ANNAPOLIS, Md. (AP) — A Maryland panel recommended in a report on Monday that the General Assembly impose a fee on gas leases in the Marcellus Shale to fund studies about the impact of drilling in far western Maryland.
The report, the first of three, also recommended that lawmakers should enact an appropriate state-level severance tax based on the value of the natural gas that is extracted. The panel recommends that revenue from the tax go into a Shale Gas Impact Fund to be used for continuing regional monitoring. The fund also would be used to address the impact of gas exploration and production that cannot be attributed to a specific operator.
The report was careful to note, however, that there is still work to be done to determine whether natural gas production from the Marcellus Shale in Maryland can be done without unacceptable risks to public health and the environment.
“The state has not yet determined whether gas production can be accomplished without unacceptable risk and nothing in this report should be interpreted to imply otherwise,” the report said.
The report also recommends that the General Assembly change the law that limits the amount of a performance bond by removing any reference to a dollar amount. A performance bond is money set aside by the person who does the drilling to make sure all requirements of remediation or environmental impacts are addressed.
It also directs the Maryland Department of the Environment to set the proper amount of bond by regulation, based on likely costs of complying with permit provisions, properly closing a well and performing site reclamation.
The General Assembly should enact a comprehensive Surface Owners Protection Act, the report said, to give protections and rights to property owners.
Drew Cobbs, director of the Maryland Petroleum Council, described the report as very general. He also expressed concerns about the length of the review process.
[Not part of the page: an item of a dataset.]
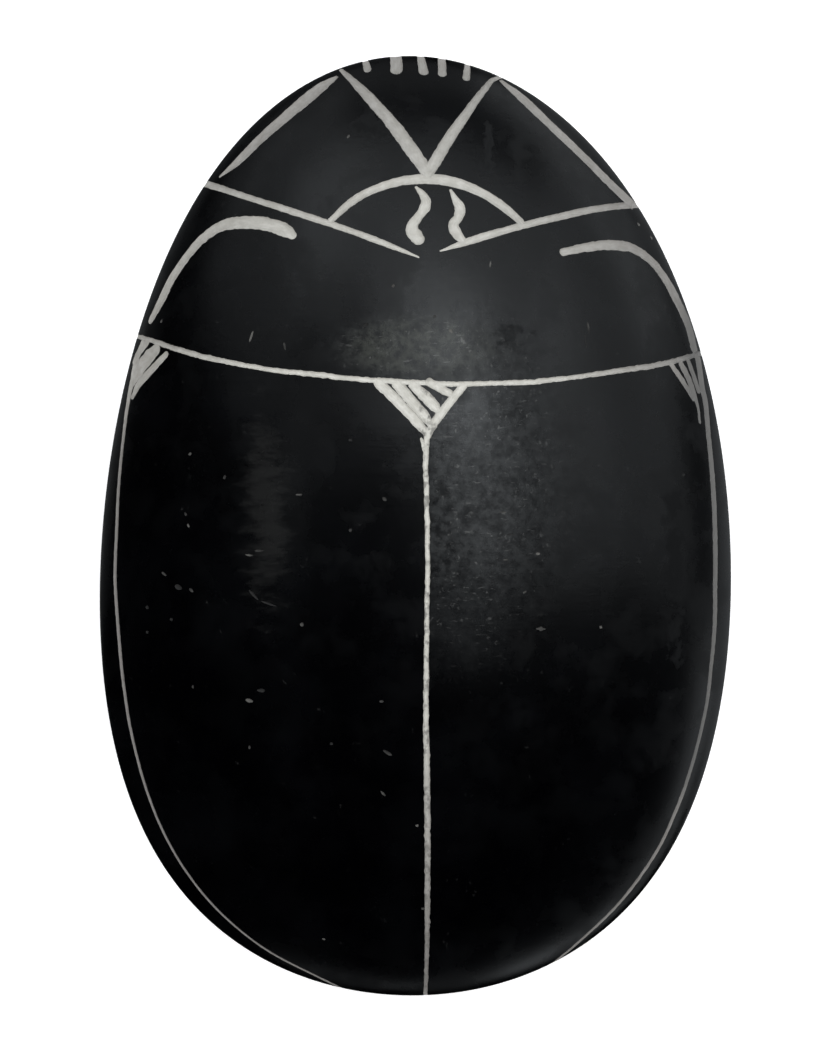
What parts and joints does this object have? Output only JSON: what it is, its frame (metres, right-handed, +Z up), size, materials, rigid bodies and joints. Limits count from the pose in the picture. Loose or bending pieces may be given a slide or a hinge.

“I’ve been critical about the length of the process as much as anything else,” Cobbs said. “It could be done at a quicker pace.”
The Maryland Departments of the Environment and Natural Resources have roles in evaluating natural gas projects, the report noted, and each would be involved in any future permitting decisions for drilling. Maryland received its first application for a permit to produce gas from the Marcellus Shale using horizontal drilling and high volume hydraulic fracturing in 2009.
While legislation passed the House of Delegates last year that would have funded a study by assessing a fee on those who hold gas leases in Maryland, the bill stalled in a Senate committee. Gov. Martin O’Malley issued an order requiring further study in June.
Two more studies are scheduled. A study with recommendations for best practices for all aspects of natural gas exploration and production in the Marcellus Shale is due Aug. 1, 2012. A final report with findings and recommendations relating to the impact of drilling, including possible contamination of ground water, handling and disposal of wastewater, environmental and natural resources impacts is due no later than Aug. 1, 2014.